Rows from a 3D modeling dataset:
● ● ● ● ●

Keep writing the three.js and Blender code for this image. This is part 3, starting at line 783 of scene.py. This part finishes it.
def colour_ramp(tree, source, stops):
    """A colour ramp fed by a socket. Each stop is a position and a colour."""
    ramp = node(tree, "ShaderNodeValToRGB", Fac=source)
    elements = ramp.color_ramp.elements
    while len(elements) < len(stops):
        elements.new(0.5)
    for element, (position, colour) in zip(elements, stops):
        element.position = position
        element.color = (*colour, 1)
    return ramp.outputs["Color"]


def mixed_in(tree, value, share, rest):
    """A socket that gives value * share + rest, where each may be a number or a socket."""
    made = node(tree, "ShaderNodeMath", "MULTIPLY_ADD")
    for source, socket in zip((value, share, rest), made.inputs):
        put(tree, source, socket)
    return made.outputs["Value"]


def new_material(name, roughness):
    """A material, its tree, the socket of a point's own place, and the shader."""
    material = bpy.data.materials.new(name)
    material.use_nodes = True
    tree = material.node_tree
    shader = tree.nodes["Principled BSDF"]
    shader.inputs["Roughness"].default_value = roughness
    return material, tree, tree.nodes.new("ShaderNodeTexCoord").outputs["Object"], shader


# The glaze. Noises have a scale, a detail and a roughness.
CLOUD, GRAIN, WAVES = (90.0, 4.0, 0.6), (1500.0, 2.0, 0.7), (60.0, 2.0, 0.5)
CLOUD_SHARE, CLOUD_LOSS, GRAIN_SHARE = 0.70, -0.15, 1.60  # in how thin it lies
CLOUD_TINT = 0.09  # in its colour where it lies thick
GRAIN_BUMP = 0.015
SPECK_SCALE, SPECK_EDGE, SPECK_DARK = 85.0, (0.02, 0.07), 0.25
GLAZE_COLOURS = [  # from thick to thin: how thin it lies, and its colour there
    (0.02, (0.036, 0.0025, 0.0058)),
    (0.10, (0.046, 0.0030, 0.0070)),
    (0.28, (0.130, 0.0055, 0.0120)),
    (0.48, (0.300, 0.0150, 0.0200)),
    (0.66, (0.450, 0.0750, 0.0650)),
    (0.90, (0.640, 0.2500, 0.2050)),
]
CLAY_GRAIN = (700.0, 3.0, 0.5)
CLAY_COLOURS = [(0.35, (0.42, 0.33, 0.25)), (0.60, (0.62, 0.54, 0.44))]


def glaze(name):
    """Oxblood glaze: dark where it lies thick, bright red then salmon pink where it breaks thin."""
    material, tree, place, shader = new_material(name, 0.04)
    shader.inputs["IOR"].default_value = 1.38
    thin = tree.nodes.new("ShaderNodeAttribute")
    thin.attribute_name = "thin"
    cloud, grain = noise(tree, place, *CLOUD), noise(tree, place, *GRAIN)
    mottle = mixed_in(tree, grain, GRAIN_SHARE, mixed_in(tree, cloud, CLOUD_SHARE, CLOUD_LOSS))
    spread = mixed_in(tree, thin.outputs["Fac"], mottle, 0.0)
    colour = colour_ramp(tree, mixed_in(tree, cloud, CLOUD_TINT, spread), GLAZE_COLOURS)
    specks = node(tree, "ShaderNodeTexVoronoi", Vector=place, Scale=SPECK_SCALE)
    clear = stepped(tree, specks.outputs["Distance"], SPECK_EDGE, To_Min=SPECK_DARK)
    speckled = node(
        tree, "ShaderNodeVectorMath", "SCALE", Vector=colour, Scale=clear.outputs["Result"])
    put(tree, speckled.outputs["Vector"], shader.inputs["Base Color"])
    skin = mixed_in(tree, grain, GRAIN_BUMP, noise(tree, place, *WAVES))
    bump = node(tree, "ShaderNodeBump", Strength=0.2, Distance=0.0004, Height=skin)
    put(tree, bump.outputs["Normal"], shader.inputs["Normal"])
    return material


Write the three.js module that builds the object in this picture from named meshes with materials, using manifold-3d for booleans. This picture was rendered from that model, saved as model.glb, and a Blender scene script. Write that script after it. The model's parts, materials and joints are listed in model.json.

● ● ● ● ●

### [What is expected]
Reproduce the entries above in full, verbatim.

### [Finished task]
Keep writing the three.js and Blender code for this image. This is part 3, starting at line 783 of scene.py. This part finishes it.
def colour_ramp(tree, source, stops):
    """A colour ramp fed by a socket. Each stop is a position and a colour."""
    ramp = node(tree, "ShaderNodeValToRGB", Fac=source)
    elements = ramp.color_ramp.elements
    while len(elements) < len(stops):
        elements.new(0.5)
    for element, (position, colour) in zip(elements, stops):
        element.position = position
        element.color = (*colour, 1)
    return ramp.outputs["Color"]


def mixed_in(tree, value, share, rest):
    """A socket that gives value * share + rest, where each may be a number or a socket."""
    made = node(tree, "ShaderNodeMath", "MULTIPLY_ADD")
    for source, socket in zip((value, share, rest), made.inputs):
        put(tree, source, socket)
    return made.outputs["Value"]


def new_material(name, roughness):
    """A material, its tree, the socket of a point's own place, and the shader."""
    material = bpy.data.materials.new(name)
    material.use_nodes = True
    tree = material.node_tree
    shader = tree.nodes["Principled BSDF"]
    shader.inputs["Roughness"].default_value = roughness
    return material, tree, tree.nodes.new("ShaderNodeTexCoord").outputs["Object"], shader


# The glaze. Noises have a scale, a detail and a roughness.
CLOUD, GRAIN, WAVES = (90.0, 4.0, 0.6), (1500.0, 2.0, 0.7), (60.0, 2.0, 0.5)
CLOUD_SHARE, CLOUD_LOSS, GRAIN_SHARE = 0.70, -0.15, 1.60  # in how thin it lies
CLOUD_TINT = 0.09  # in its colour where it lies thick
GRAIN_BUMP = 0.015
SPECK_SCALE, SPECK_EDGE, SPECK_DARK = 85.0, (0.02, 0.07), 0.25
GLAZE_COLOURS = [  # from thick to thin: how thin it lies, and its colour there
    (0.02, (0.036, 0.0025, 0.0058)),
    (0.10, (0.046, 0.0030, 0.0070)),
    (0.28, (0.130, 0.0055, 0.0120)),
    (0.48, (0.300, 0.0150, 0.0200)),
    (0.66, (0.450, 0.0750, 0.0650)),
    (0.90, (0.640, 0.2500, 0.2050)),
]
CLAY_GRAIN = (700.0, 3.0, 0.5)
CLAY_COLOURS = [(0.35, (0.42, 0.33, 0.25)), (0.60, (0.62, 0.54, 0.44))]


def glaze(name):
    """Oxblood glaze: dark where it lies thick, bright red then salmon pink where it breaks thin."""
    material, tree, place, shader = new_material(name, 0.04)
    shader.inputs["IOR"].default_value = 1.38
    thin = tree.nodes.new("ShaderNodeAttribute")
    thin.attribute_name = "thin"
    cloud, grain = noise(tree, place, *CLOUD), noise(tree, place, *GRAIN)
    mottle = mixed_in(tree, grain, GRAIN_SHARE, mixed_in(tree, cloud, CLOUD_SHARE, CLOUD_LOSS))
    spread = mixed_in(tree, thin.outputs["Fac"], mottle, 0.0)
    colour = colour_ramp(tree, mixed_in(tree, cloud, CLOUD_TINT, spread), GLAZE_COLOURS)
    specks = node(tree, "ShaderNodeTexVoronoi", Vector=place, Scale=SPECK_SCALE)
    clear = stepped(tree, specks.outputs["Distance"], SPECK_EDGE, To_Min=SPECK_DARK)
    speckled = node(
        tree, "ShaderNodeVectorMath", "SCALE", Vector=colour, Scale=clear.outputs["Result"])
    put(tree, speckled.outputs["Vector"], shader.inputs["Base Color"])
    skin = mixed_in(tree, grain, GRAIN_BUMP, noise(tree, place, *WAVES))
    bump = node(tree, "ShaderNodeBump", Strength=0.2, Distance=0.0004, Height=skin)
    put(tree, bump.outputs["Normal"], shader.inputs["Normal"])
    return material


Write the three.js module that builds the object in this picture from named meshes with materials, using manifold-3d for booleans. This picture was rendered from that model, saved as model.glb, and a Blender scene script. Write that script after it. The model's parts, materials and joints are listed in model.json.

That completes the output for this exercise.